> _Exercise_: Give every line of the material again, exactly as written.

> _Dataset section_:
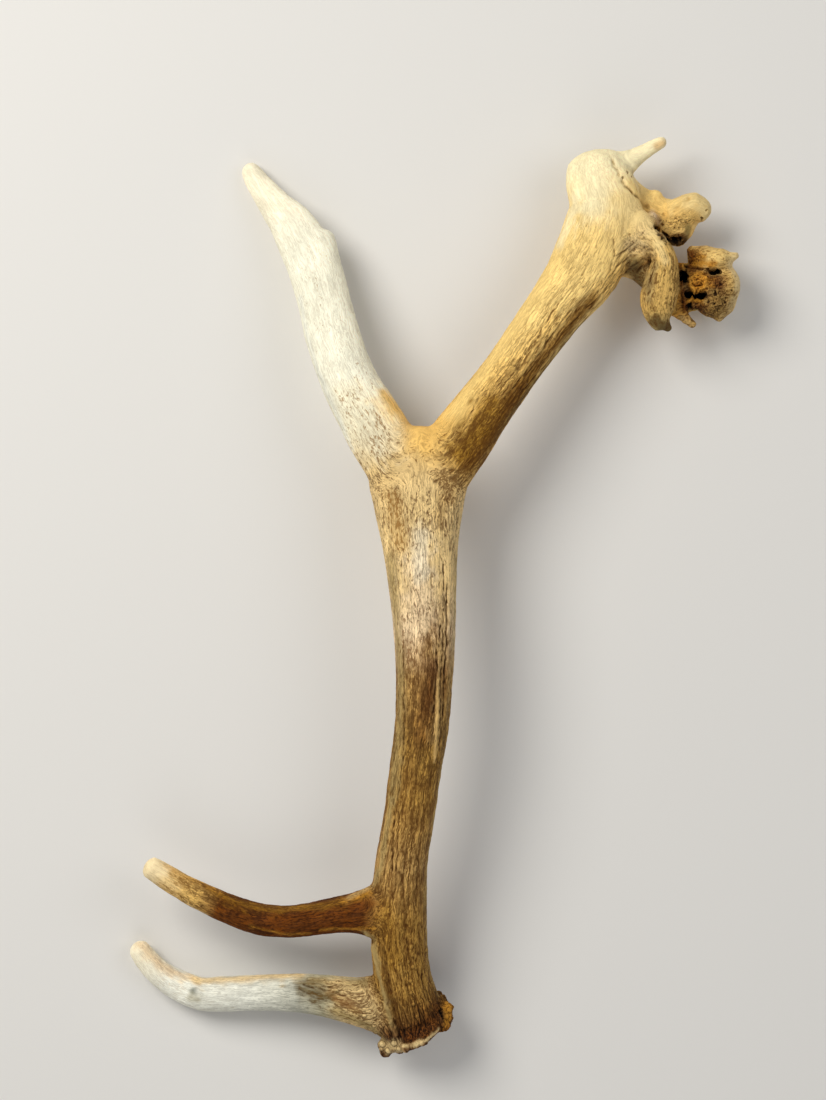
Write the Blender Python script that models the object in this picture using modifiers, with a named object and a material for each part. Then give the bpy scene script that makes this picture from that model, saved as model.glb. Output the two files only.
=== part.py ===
"""An elk's shed antler with a misgrown crown, lying on its inner side on a flat surface.

The antler is one bone. It is grown here as one skin, then parted at its main forks.
Stations are in millimetres from the burr's centre: x to the right, y up the beam, z above the surface.
"""

import math
import random
from collections import namedtuple

import bmesh
import bpy
from mathutils import Matrix, Vector

MM = 0.001

# Driving sizes
FORK_GAP = 0.3 * MM
SKIN_VOXEL = 2.2 * MM
SKIN_TRIANGLES = 7900
SKIN_SWELL = 0.7
BURR_CENTRE = Vector((0.5, -1, 40.5))
BURR_HALF_WIDTH = 38.0
BURR_HALF_DEPTH = 35.0
BURR_LEAN = Vector((-0.543, 0.703, 0.454)).normalized()
SEAL_DEPTH = 10.5
PEARL_COUNT = 22
PEARL_RADIUS = 5.2
RING_STEP = 5.0
RING_SIDES = 40

# A section of a limb: its centre, half its width across the view and half its depth along z.
Station = namedtuple("Station", "x y z half_width half_depth")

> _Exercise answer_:
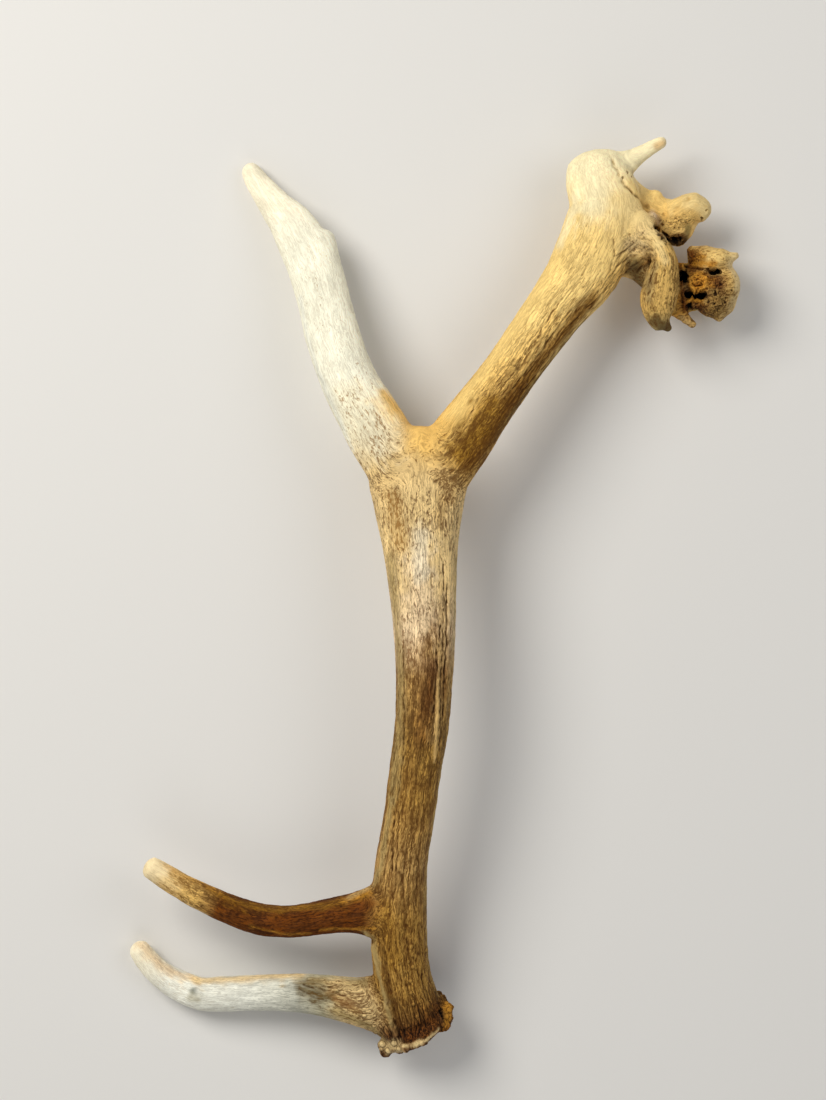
Write the Blender Python script that models the object in this picture using modifiers, with a named object and a material for each part. Then give the bpy scene script that makes this picture from that model, saved as model.glb. Output the two files only.
=== part.py ===
"""An elk's shed antler with a misgrown crown, lying on its inner side on a flat surface.

The antler is one bone. It is grown here as one skin, then parted at its main forks.
Stations are in millimetres from the burr's centre: x to the right, y up the beam, z above the surface.
"""

import math
import random
from collections import namedtuple

import bmesh
import bpy
from mathutils import Matrix, Vector

MM = 0.001

# Driving sizes
FORK_GAP = 0.3 * MM
SKIN_VOXEL = 2.2 * MM
SKIN_TRIANGLES = 7900
SKIN_SWELL = 0.7
BURR_CENTRE = Vector((0.5, -1, 40.5))
BURR_HALF_WIDTH = 38.0
BURR_HALF_DEPTH = 35.0
BURR_LEAN = Vector((-0.543, 0.703, 0.454)).normalized()
SEAL_DEPTH = 10.5
PEARL_COUNT = 22
PEARL_RADIUS = 5.2
RING_STEP = 5.0
RING_SIDES = 40

# A section of a limb: its centre, half its width across the view and half its depth along z.
Station = namedtuple("Station", "x y z half_width half_depth")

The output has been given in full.